● **Exercise inputs**:

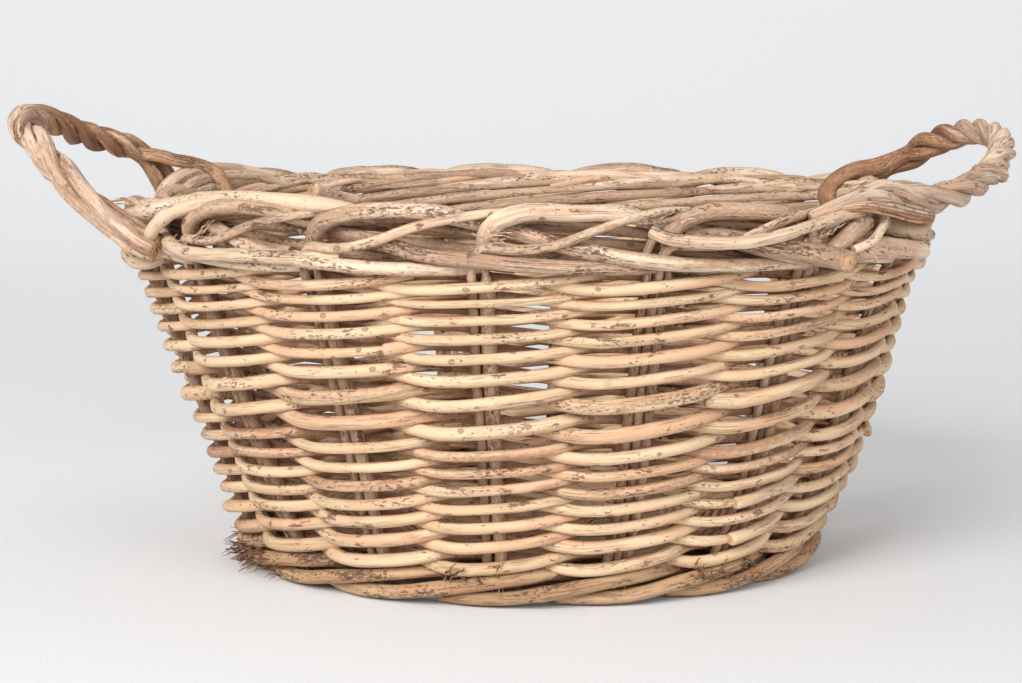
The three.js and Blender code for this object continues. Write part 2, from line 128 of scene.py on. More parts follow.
def belly(height):
    return float(np.interp(height, [h for h, _ in BELLY], [s for _, s in BELLY]))


def oval(place, height):
    """A point on the wall's middle surface, without its unevenness."""
    angle = bearing(place)
    c, s = math.cos(angle), math.sin(angle)
    length = BASE_HALF_LENGTH + height * FLARE + (belly(height) if c > 0 else 0)
    width = BASE_HALF_WIDTH + height * FLARE
    lift = FAR_RIM_LIFT * far(place) * (max(0, height) / BORDER_HEIGHT) ** 2
    return Vector((MIDDLE.x + length * c, MIDDLE.y + width * s, height + lift))


# How far the wall strays from the oval, how high a sway and a dent in it are, and the height from
# which it strays in full.
UNEVEN = 1.5
SWAY_HEIGHT = 45
DENT_HEIGHT = 70
UNEVEN_FROM = 60


def wall(place, height):
    """The uneven wall at a place and a height: the point, and the ways along, up and out."""
    point = oval(place, height)
    along = (oval(place + 0.02, height) - oval(place - 0.02, height)).normalized()
    slope = oval(place, height + 1) - oval(place, height - 1)
    slope = (slope - along * slope.dot(along)).normalized()
    out = along.cross(slope)
    angle = bearing(place)
    around = (3 * math.cos(angle), 3 * math.sin(angle))
    firm = min(1, max(0, height / UNEVEN_FROM))
    sway = UNEVEN * firm * noise.noise(Vector((*around, height / SWAY_HEIGHT)))
    press = UNEVEN * firm * noise.noise(Vector((*around, height / DENT_HEIGHT + 9)))
    return point + slope * sway + out * press, along, slope, out


def by_wall(place, height, out=0, slope=0, along=0):
    point, way_along, way_up, way_out = wall(place, height)
    return point + way_out * out + way_up * slope + way_along * along


def level(place, height, out=0, up=0, along=0):
    """A point beside the wall, with its offsets level and upright."""
    point, way_along, _, _ = wall(place, height)
    level_out = way_along.cross(Vector((0, 0, 1))).normalized()
    return point + level_out * out + Vector((0, 0, up)) + way_along * along


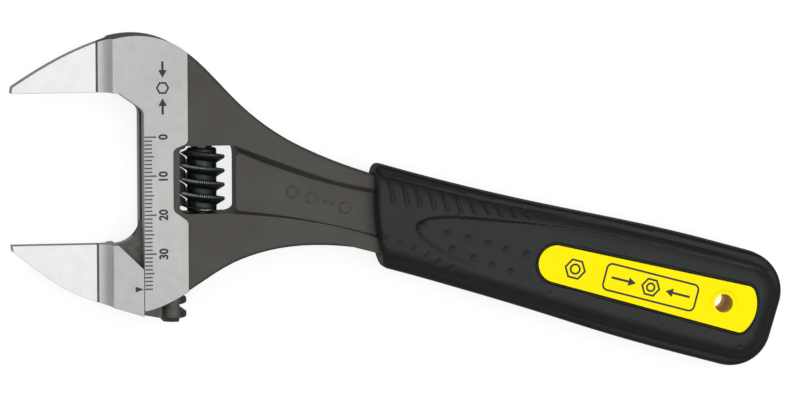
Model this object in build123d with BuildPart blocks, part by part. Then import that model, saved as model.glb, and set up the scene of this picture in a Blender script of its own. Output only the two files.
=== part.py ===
"""Adjustable wrench with slim jaws, a wide opening and a two-material grip.

The wrench lies flat, jaws to -X, handle to +X, and the movable jaw slides
along +Y to close.  Outlines are drawn in two local frames: HEAD, with x = 0
on the throat face, y = 0 on the fixed jaw's face and z = 0 on the mid-plane,
and HANDLE, with x along the handle and y across it.
"""
from build123d import *
from math import cos, radians, sin
import os

# Overall frame (mm)
GRIP_HALF = 8.2          # half thickness of the grip, the thickest piece
HEAD_X = -67.1           # throat face
HEAD_Y = 29.0            # fixed jaw face
HANDLE_DROP = 15.2       # handle angle below the jaws' line, degrees
HANDLE_START_Y = -16.1   # where the handle's axis crosses the throat face

# Jaws
OPENING = 39.0           # jaw opening at rest, fully open
JAW_TIP_X = -33.5
JAW_HALF = 2.3           # half thickness of the slim jaw tips
HEAD_HALF = 6.5          # half thickness of the ground plates
STEP_X = -11.2           # foot of the step between tip and plate
STEP_R = 3.2
SCRIBE_W = 0.5           # shallow groove at the foot of the step
SCRIBE_D = 0.3
CHAMFER_X = -6.4         # throat corner under the fixed jaw
CHAMFER_Y = -4.6
CHAMFER_R = 2.4

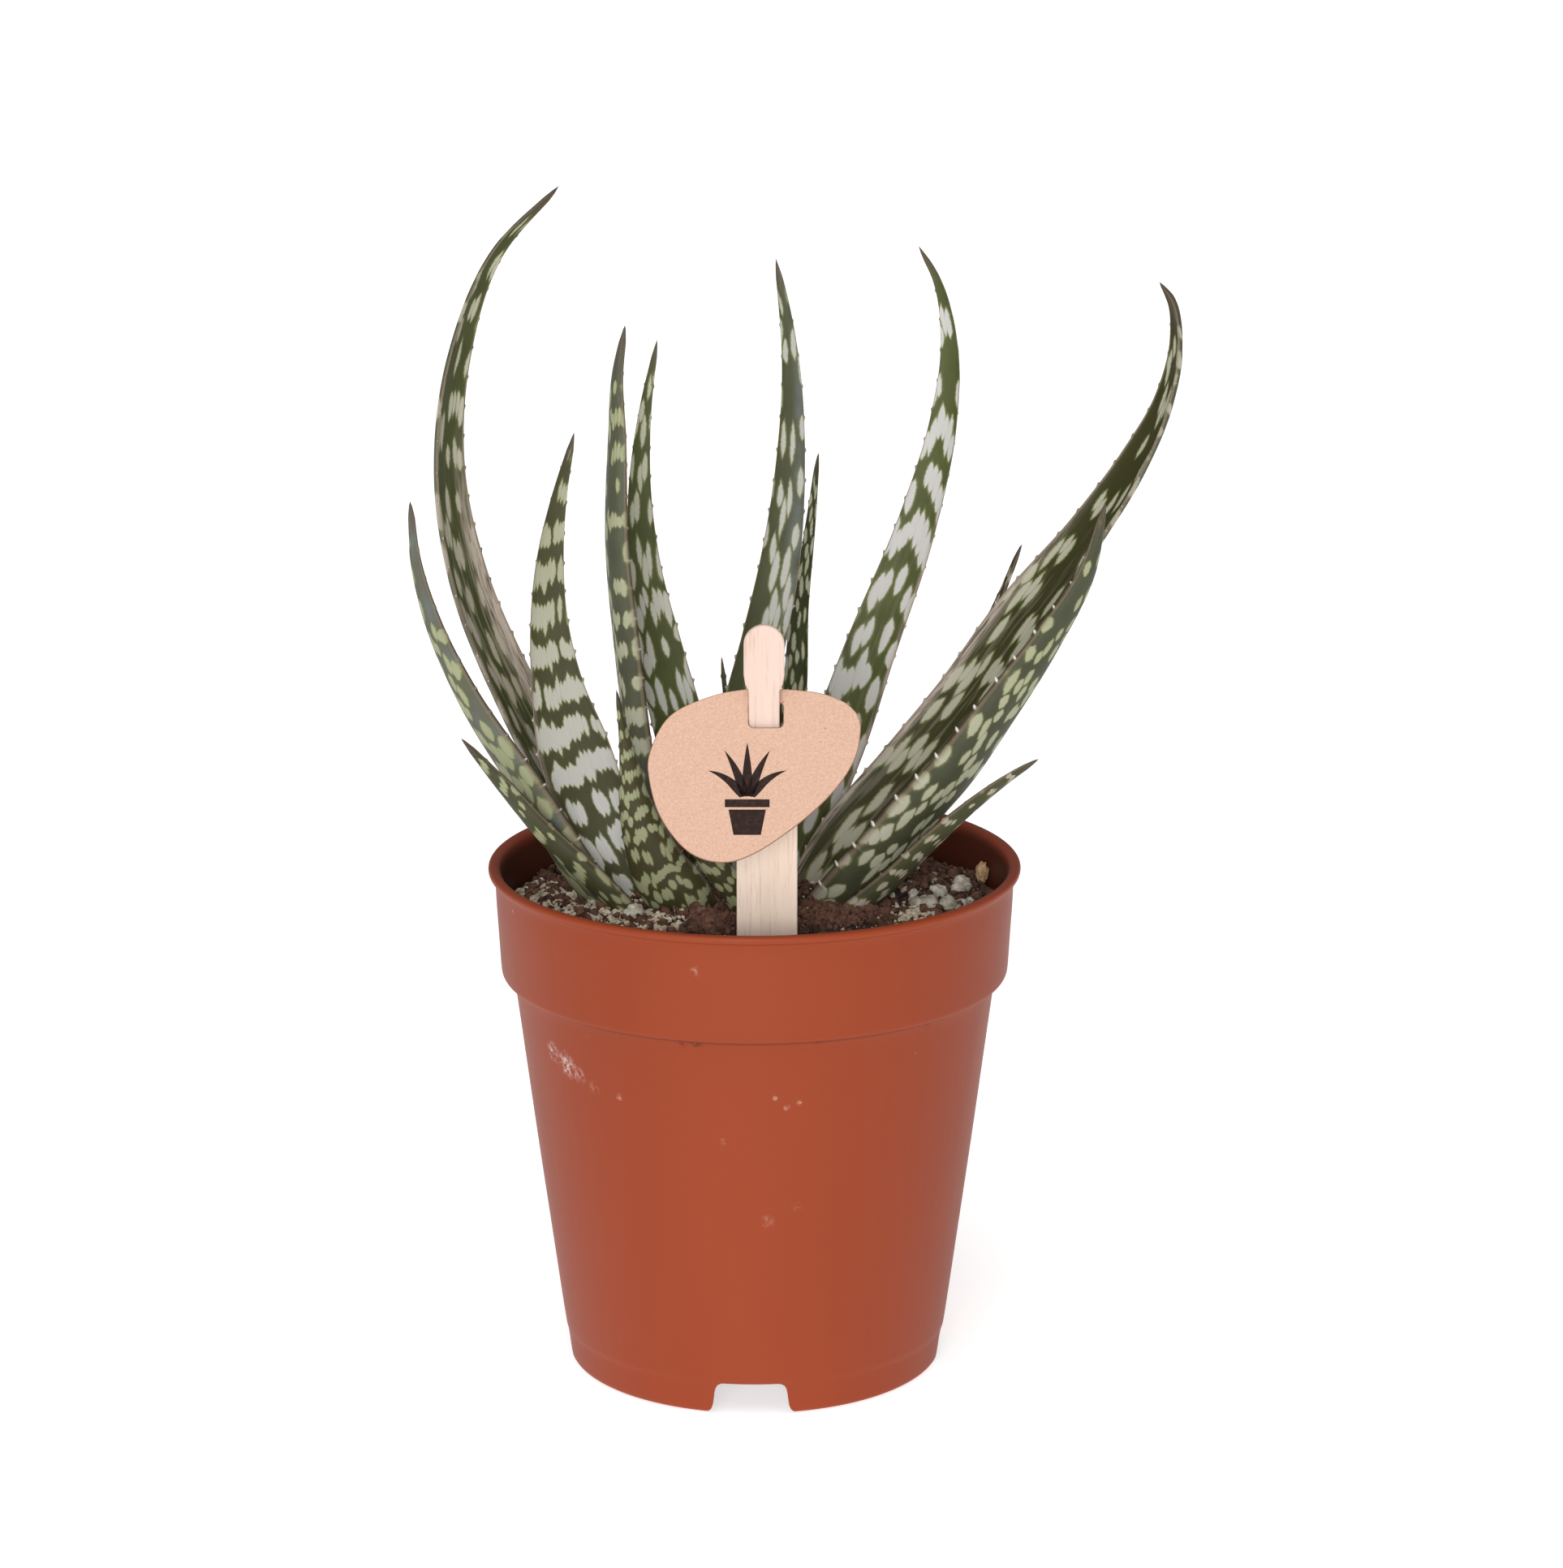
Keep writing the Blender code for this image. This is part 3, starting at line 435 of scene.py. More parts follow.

● **Objective**:
Write the listing out again, exactly as shown above.

● **Expected answer**:
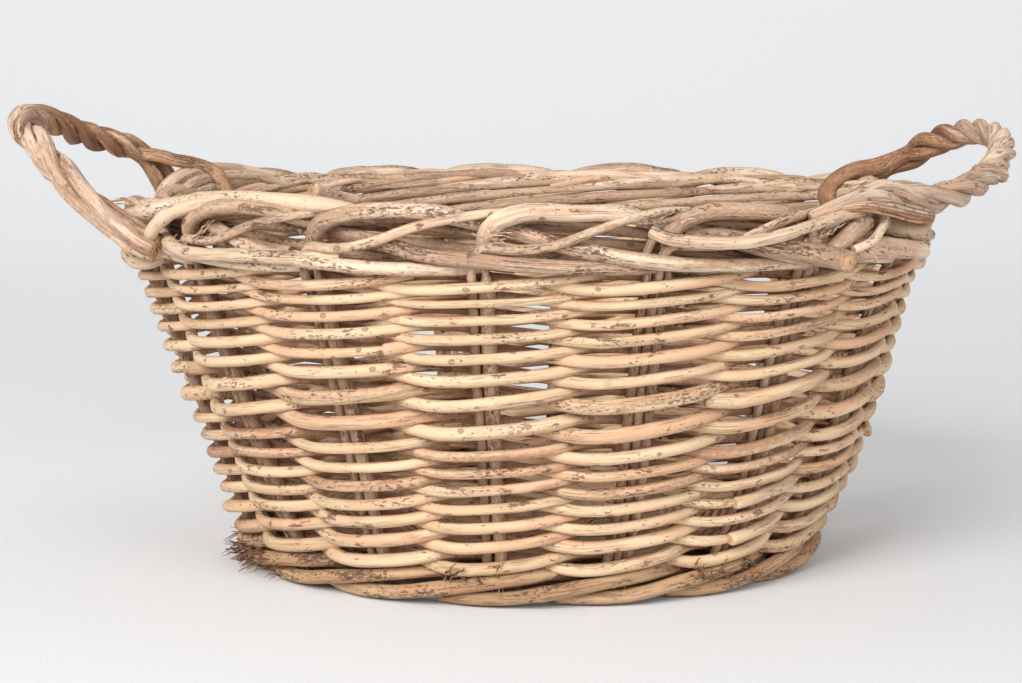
The three.js and Blender code for this object continues. Write part 2, from line 128 of scene.py on. More parts follow.
def belly(height):
    return float(np.interp(height, [h for h, _ in BELLY], [s for _, s in BELLY]))


def oval(place, height):
    """A point on the wall's middle surface, without its unevenness."""
    angle = bearing(place)
    c, s = math.cos(angle), math.sin(angle)
    length = BASE_HALF_LENGTH + height * FLARE + (belly(height) if c > 0 else 0)
    width = BASE_HALF_WIDTH + height * FLARE
    lift = FAR_RIM_LIFT * far(place) * (max(0, height) / BORDER_HEIGHT) ** 2
    return Vector((MIDDLE.x + length * c, MIDDLE.y + width * s, height + lift))


# How far the wall strays from the oval, how high a sway and a dent in it are, and the height from
# which it strays in full.
UNEVEN = 1.5
SWAY_HEIGHT = 45
DENT_HEIGHT = 70
UNEVEN_FROM = 60


def wall(place, height):
    """The uneven wall at a place and a height: the point, and the ways along, up and out."""
    point = oval(place, height)
    along = (oval(place + 0.02, height) - oval(place - 0.02, height)).normalized()
    slope = oval(place, height + 1) - oval(place, height - 1)
    slope = (slope - along * slope.dot(along)).normalized()
    out = along.cross(slope)
    angle = bearing(place)
    around = (3 * math.cos(angle), 3 * math.sin(angle))
    firm = min(1, max(0, height / UNEVEN_FROM))
    sway = UNEVEN * firm * noise.noise(Vector((*around, height / SWAY_HEIGHT)))
    press = UNEVEN * firm * noise.noise(Vector((*around, height / DENT_HEIGHT + 9)))
    return point + slope * sway + out * press, along, slope, out


def by_wall(place, height, out=0, slope=0, along=0):
    point, way_along, way_up, way_out = wall(place, height)
    return point + way_out * out + way_up * slope + way_along * along


def level(place, height, out=0, up=0, along=0):
    """A point beside the wall, with its offsets level and upright."""
    point, way_along, _, _ = wall(place, height)
    level_out = way_along.cross(Vector((0, 0, 1))).normalized()
    return point + level_out * out + Vector((0, 0, up)) + way_along * along


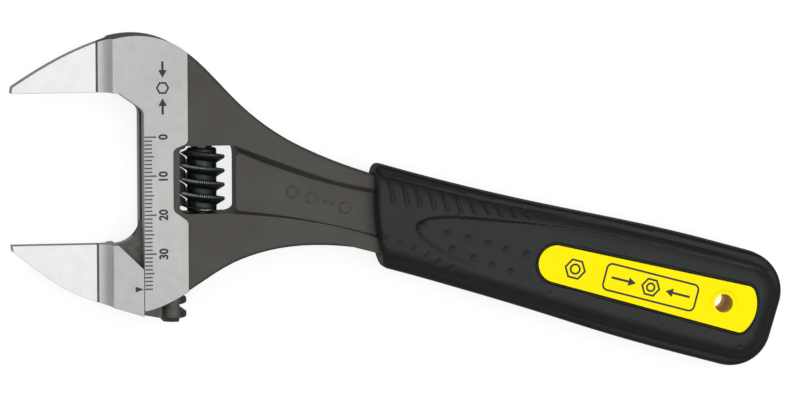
Model this object in build123d with BuildPart blocks, part by part. Then import that model, saved as model.glb, and set up the scene of this picture in a Blender script of its own. Output only the two files.
=== part.py ===
"""Adjustable wrench with slim jaws, a wide opening and a two-material grip.

The wrench lies flat, jaws to -X, handle to +X, and the movable jaw slides
along +Y to close.  Outlines are drawn in two local frames: HEAD, with x = 0
on the throat face, y = 0 on the fixed jaw's face and z = 0 on the mid-plane,
and HANDLE, with x along the handle and y across it.
"""
from build123d import *
from math import cos, radians, sin
import os

# Overall frame (mm)
GRIP_HALF = 8.2          # half thickness of the grip, the thickest piece
HEAD_X = -67.1           # throat face
HEAD_Y = 29.0            # fixed jaw face
HANDLE_DROP = 15.2       # handle angle below the jaws' line, degrees
HANDLE_START_Y = -16.1   # where the handle's axis crosses the throat face

# Jaws
OPENING = 39.0           # jaw opening at rest, fully open
JAW_TIP_X = -33.5
JAW_HALF = 2.3           # half thickness of the slim jaw tips
HEAD_HALF = 6.5          # half thickness of the ground plates
STEP_X = -11.2           # foot of the step between tip and plate
STEP_R = 3.2
SCRIBE_W = 0.5           # shallow groove at the foot of the step
SCRIBE_D = 0.3
CHAMFER_X = -6.4         # throat corner under the fixed jaw
CHAMFER_Y = -4.6
CHAMFER_R = 2.4

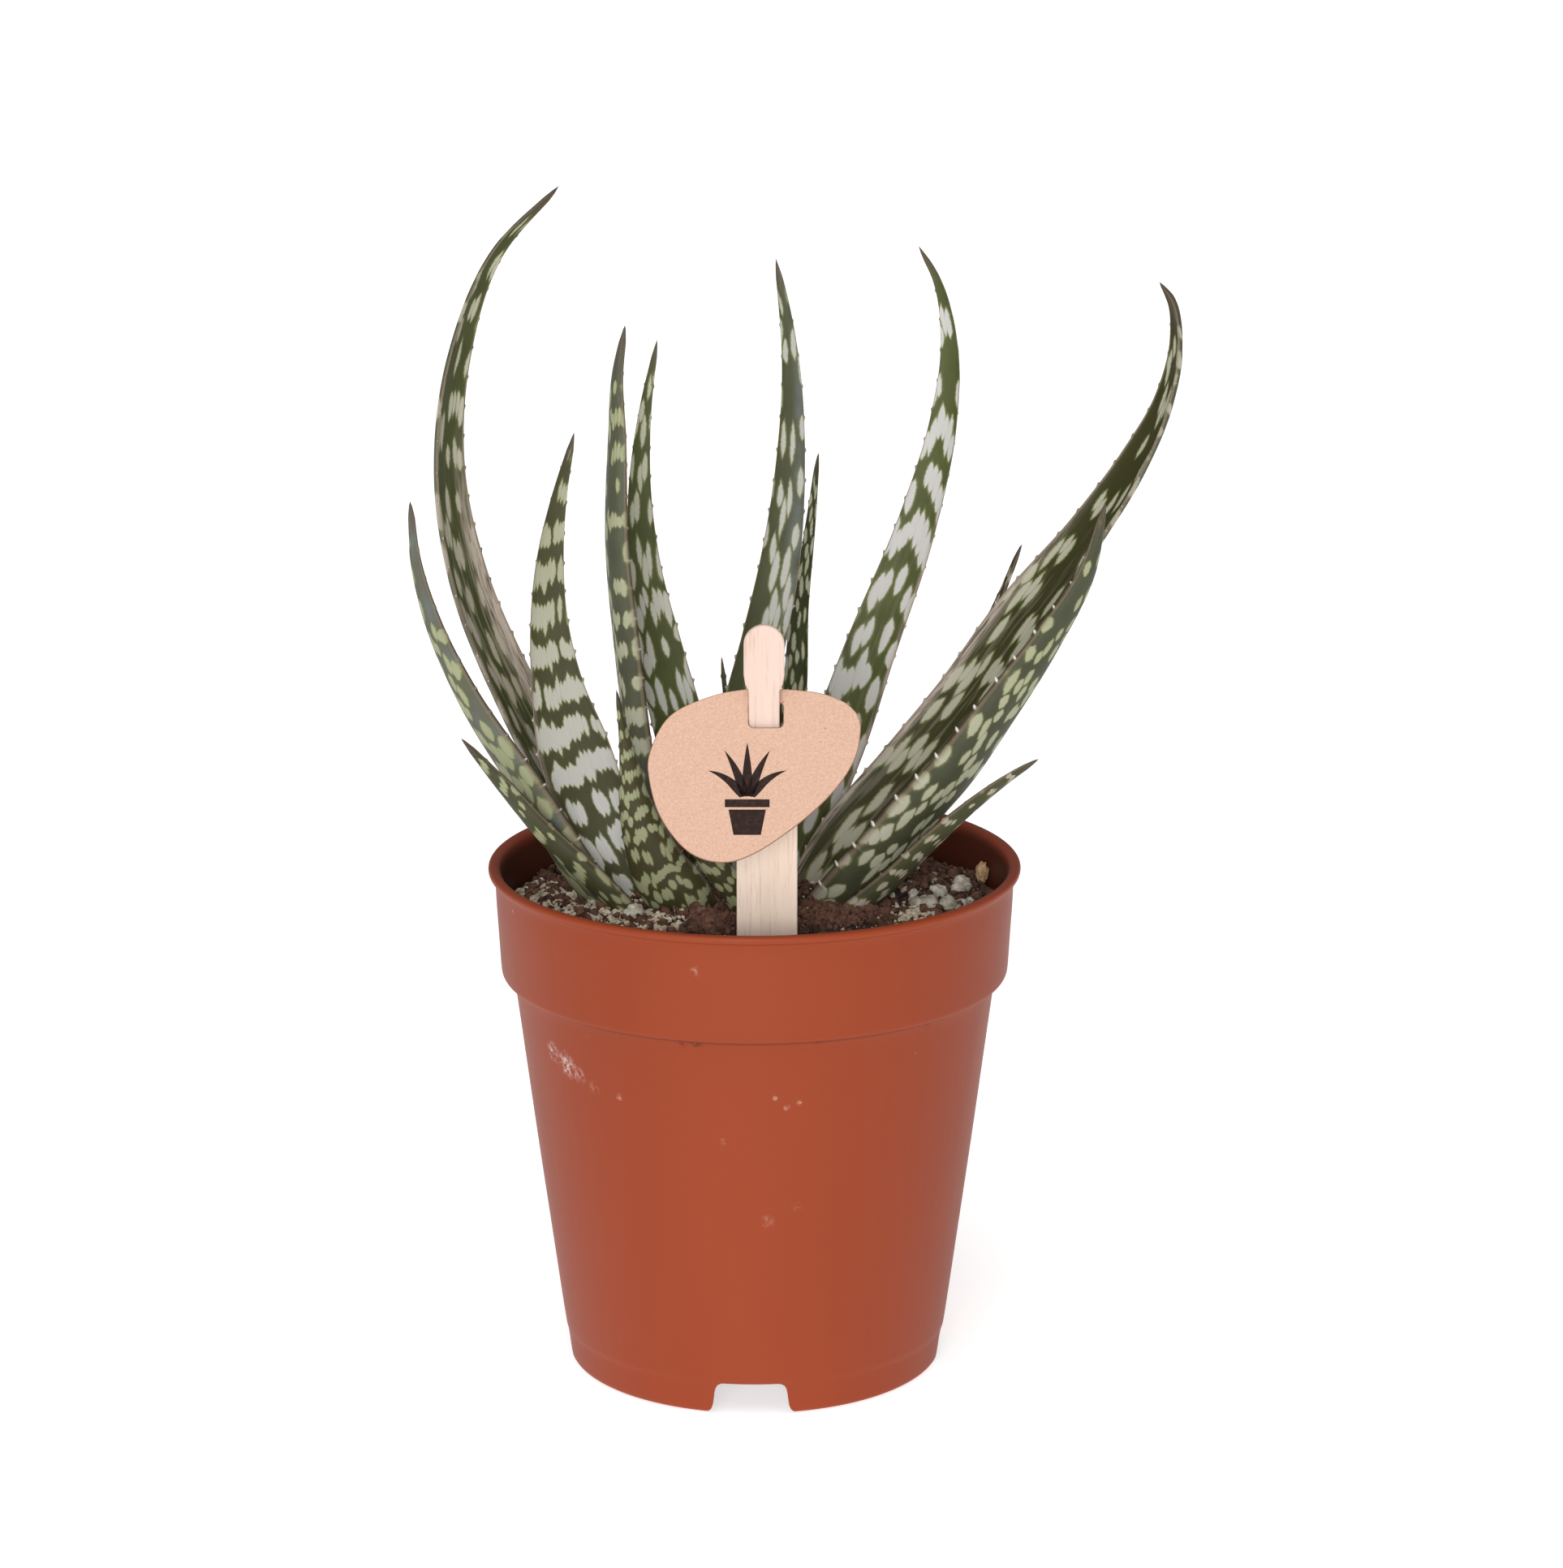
Keep writing the Blender code for this image. This is part 3, starting at line 435 of scene.py. More parts follow.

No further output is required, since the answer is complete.